* _WHAT NEEDS TO BE DONE_: Quote exactly the lines between the line containing "const rebarCutter = new THREE.Group();" and the line containing "for member in", counting those two lines as part of the range. Leave the rest out.

* _GIVEN INFORMATION_:
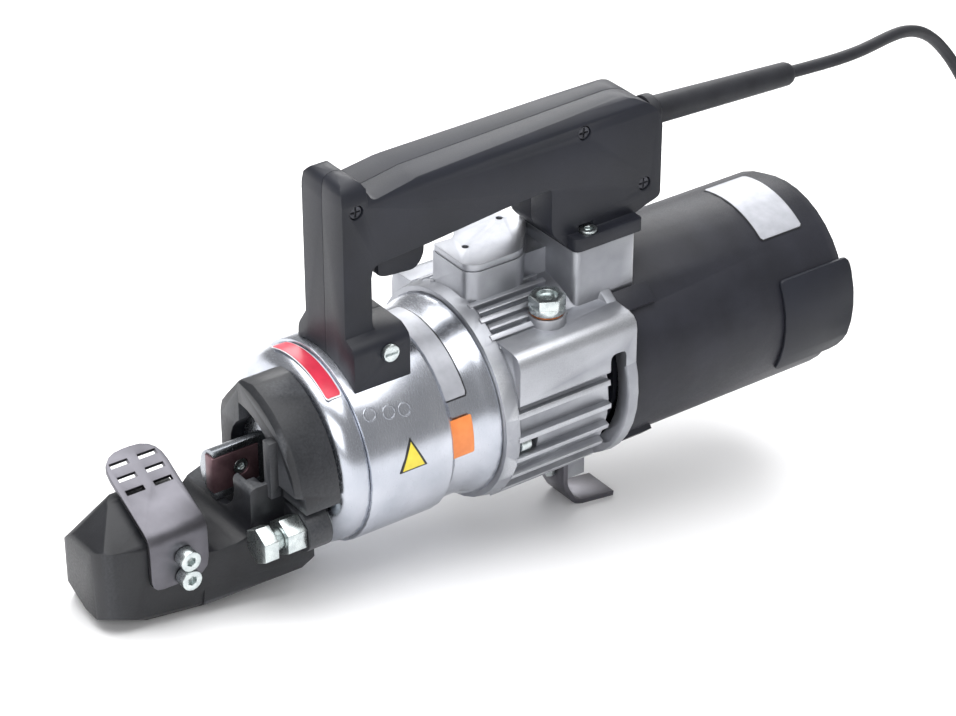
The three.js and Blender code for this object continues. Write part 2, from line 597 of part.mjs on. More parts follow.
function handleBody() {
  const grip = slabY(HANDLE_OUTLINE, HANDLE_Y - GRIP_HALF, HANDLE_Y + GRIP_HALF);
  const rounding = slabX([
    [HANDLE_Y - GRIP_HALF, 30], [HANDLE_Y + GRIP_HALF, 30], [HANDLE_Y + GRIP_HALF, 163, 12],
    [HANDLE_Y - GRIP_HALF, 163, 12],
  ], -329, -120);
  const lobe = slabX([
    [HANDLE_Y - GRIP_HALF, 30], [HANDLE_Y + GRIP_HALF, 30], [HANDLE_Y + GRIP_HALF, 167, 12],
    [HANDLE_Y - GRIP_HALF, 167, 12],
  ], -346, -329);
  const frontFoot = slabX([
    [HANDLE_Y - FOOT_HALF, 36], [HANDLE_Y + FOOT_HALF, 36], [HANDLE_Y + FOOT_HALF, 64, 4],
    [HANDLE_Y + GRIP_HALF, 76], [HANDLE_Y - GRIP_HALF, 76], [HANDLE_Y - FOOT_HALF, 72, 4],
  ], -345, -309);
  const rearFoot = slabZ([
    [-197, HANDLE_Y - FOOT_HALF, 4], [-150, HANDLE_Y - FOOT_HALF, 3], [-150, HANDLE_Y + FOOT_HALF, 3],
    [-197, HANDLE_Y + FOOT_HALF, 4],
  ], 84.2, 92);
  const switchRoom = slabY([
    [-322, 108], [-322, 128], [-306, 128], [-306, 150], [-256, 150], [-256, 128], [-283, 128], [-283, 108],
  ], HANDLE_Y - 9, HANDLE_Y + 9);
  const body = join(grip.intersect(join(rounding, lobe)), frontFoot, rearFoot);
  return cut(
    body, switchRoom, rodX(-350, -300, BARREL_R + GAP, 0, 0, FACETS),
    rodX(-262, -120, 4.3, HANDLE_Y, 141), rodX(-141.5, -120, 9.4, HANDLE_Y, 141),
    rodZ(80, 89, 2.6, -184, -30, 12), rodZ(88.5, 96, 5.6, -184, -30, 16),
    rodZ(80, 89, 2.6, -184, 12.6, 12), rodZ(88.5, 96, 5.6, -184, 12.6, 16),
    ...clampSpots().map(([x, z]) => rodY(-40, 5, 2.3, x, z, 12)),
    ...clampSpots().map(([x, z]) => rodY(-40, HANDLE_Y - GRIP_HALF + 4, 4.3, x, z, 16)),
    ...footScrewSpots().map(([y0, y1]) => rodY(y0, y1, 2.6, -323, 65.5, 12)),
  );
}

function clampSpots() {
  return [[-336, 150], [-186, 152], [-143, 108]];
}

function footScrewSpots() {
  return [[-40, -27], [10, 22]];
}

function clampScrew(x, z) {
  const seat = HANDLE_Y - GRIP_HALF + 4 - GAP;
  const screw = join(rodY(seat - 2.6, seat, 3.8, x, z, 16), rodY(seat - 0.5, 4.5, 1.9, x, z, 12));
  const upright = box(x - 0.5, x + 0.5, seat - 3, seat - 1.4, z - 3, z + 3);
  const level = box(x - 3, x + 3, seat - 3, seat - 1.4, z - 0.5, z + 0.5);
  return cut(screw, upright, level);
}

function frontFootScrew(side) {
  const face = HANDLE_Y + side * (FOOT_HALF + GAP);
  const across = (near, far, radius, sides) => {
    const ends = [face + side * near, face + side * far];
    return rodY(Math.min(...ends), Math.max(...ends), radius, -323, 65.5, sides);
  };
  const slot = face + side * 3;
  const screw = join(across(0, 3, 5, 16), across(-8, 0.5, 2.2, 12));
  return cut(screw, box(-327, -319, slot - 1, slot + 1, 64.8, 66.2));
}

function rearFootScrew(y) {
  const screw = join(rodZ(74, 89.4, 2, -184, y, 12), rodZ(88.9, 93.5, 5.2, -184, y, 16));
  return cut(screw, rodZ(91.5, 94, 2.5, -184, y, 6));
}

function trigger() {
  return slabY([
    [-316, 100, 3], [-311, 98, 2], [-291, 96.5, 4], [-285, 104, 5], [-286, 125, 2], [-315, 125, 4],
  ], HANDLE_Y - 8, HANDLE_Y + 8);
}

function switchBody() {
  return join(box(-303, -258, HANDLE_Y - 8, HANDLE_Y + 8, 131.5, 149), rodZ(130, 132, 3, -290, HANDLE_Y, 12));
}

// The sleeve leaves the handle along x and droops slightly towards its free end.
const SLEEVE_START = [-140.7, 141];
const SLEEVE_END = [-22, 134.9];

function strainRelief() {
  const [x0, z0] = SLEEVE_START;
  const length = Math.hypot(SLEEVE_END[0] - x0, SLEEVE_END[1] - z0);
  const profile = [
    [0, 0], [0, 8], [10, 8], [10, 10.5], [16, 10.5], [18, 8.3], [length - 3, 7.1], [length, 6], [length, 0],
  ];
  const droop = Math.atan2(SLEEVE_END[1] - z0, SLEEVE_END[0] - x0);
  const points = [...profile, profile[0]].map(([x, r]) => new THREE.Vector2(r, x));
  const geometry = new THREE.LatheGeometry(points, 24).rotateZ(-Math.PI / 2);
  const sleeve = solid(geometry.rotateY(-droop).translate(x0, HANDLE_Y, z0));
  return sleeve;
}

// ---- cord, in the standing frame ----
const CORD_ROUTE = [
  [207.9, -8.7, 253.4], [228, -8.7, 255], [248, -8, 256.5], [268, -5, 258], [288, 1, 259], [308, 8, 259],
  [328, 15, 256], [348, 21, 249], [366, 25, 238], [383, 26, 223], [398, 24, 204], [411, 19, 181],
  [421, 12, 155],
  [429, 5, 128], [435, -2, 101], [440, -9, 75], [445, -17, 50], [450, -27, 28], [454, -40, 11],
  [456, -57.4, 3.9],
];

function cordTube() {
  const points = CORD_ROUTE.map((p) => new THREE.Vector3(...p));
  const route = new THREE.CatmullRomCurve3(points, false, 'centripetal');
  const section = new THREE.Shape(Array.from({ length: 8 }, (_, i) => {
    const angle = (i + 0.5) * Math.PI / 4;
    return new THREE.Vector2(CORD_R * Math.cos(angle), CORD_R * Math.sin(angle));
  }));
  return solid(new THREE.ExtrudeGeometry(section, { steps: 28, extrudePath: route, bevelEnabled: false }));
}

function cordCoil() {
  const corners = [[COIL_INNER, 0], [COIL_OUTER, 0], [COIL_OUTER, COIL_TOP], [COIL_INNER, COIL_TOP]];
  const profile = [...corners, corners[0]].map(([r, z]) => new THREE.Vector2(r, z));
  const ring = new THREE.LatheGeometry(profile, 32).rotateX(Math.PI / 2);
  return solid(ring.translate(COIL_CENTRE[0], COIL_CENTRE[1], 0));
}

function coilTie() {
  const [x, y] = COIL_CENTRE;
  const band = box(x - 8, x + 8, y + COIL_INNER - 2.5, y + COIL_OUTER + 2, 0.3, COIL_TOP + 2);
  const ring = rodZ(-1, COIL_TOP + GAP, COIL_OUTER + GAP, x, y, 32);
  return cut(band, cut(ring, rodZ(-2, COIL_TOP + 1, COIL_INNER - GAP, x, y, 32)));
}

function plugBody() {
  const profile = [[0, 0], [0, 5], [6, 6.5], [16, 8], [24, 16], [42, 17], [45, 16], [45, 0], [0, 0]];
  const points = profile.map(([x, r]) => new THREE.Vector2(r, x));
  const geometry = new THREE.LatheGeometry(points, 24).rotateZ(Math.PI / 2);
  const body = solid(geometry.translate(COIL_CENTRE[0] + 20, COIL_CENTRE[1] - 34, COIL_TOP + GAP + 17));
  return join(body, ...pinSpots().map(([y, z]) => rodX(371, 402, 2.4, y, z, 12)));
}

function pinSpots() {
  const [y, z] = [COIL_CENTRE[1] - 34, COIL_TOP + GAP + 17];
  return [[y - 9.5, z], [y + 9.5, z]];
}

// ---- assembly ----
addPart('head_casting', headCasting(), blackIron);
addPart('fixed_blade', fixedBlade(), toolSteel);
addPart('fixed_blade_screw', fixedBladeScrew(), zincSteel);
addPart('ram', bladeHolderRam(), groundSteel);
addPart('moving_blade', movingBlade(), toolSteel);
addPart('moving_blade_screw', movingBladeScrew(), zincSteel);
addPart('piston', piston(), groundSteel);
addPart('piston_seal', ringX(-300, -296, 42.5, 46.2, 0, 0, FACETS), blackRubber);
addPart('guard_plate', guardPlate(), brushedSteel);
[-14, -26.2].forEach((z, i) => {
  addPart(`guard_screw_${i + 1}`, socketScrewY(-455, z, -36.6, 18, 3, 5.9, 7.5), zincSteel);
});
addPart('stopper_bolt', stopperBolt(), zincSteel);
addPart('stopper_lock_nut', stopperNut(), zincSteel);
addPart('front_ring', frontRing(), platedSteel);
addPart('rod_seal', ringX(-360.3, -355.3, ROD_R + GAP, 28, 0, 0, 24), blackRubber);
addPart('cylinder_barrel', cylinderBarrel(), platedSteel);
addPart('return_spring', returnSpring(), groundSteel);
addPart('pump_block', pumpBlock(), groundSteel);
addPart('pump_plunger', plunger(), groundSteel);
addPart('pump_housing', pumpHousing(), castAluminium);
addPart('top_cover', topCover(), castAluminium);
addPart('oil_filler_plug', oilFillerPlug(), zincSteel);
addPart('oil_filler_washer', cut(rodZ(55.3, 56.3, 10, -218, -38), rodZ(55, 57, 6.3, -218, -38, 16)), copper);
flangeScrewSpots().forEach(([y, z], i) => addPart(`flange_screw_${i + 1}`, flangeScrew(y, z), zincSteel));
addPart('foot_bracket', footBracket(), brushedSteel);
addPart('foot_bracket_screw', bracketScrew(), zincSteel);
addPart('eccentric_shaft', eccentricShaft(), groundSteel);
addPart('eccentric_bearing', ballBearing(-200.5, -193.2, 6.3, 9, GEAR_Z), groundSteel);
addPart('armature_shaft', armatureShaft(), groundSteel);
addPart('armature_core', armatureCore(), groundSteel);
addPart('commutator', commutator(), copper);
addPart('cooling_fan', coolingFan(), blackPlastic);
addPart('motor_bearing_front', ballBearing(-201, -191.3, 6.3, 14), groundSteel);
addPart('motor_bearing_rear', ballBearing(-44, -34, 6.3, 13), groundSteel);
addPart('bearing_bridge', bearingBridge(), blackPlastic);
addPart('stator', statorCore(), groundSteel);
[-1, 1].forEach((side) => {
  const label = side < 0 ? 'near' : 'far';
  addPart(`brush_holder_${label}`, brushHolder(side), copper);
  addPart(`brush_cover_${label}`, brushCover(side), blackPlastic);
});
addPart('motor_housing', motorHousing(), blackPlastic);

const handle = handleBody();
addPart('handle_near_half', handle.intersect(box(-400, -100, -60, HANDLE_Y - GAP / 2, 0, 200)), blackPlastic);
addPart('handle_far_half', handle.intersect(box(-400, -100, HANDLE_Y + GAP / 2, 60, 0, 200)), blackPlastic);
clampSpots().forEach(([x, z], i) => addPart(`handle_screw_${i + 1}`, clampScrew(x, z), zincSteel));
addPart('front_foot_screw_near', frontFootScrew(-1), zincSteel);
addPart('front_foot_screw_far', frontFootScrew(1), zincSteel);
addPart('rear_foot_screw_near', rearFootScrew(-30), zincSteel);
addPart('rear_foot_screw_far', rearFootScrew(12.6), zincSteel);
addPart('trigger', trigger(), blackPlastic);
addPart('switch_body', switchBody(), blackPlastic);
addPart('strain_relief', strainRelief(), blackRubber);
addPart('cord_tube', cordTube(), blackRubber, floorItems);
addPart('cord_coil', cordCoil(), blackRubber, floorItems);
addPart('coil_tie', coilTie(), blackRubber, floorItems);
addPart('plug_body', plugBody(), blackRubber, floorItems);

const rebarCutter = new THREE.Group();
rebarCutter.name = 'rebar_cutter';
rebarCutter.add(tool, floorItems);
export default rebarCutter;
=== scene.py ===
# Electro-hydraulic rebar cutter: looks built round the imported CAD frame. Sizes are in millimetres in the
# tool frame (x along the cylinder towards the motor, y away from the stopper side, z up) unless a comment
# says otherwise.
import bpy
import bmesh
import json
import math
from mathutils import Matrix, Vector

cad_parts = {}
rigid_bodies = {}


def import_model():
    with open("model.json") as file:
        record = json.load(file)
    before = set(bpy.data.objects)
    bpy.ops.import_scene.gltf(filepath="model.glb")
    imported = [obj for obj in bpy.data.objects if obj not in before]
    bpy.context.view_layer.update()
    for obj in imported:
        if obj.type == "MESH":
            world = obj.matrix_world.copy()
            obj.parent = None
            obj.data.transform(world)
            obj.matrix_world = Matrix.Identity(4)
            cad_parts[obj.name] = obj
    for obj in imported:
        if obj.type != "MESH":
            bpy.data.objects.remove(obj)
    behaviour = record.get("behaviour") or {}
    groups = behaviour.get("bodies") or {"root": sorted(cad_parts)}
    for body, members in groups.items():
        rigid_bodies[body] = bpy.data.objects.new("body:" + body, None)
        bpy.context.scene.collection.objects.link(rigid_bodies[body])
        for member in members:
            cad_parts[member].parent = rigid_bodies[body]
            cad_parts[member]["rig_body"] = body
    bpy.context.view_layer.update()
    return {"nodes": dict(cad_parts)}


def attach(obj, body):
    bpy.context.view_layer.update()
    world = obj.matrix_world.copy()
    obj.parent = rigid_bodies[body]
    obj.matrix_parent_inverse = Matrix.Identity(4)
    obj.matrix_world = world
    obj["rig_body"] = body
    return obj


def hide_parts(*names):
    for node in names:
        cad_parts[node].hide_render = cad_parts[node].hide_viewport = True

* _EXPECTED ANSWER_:
const rebarCutter = new THREE.Group();
rebarCutter.name = 'rebar_cutter';
rebarCutter.add(tool, floorItems);
export default rebarCutter;
=== scene.py ===
# Electro-hydraulic rebar cutter: looks built round the imported CAD frame. Sizes are in millimetres in the
# tool frame (x along the cylinder towards the motor, y away from the stopper side, z up) unless a comment
# says otherwise.
import bpy
import bmesh
import json
import math
from mathutils import Matrix, Vector

cad_parts = {}
rigid_bodies = {}


def import_model():
    with open("model.json") as file:
        record = json.load(file)
    before = set(bpy.data.objects)
    bpy.ops.import_scene.gltf(filepath="model.glb")
    imported = [obj for obj in bpy.data.objects if obj not in before]
    bpy.context.view_layer.update()
    for obj in imported:
        if obj.type == "MESH":
            world = obj.matrix_world.copy()
            obj.parent = None
            obj.data.transform(world)
            obj.matrix_world = Matrix.Identity(4)
            cad_parts[obj.name] = obj
    for obj in imported:
        if obj.type != "MESH":
            bpy.data.objects.remove(obj)
    behaviour = record.get("behaviour") or {}
    groups = behaviour.get("bodies") or {"root": sorted(cad_parts)}
    for body, members in groups.items():
        rigid_bodies[body] = bpy.data.objects.new("body:" + body, None)
        bpy.context.scene.collection.objects.link(rigid_bodies[body])
        for member in members:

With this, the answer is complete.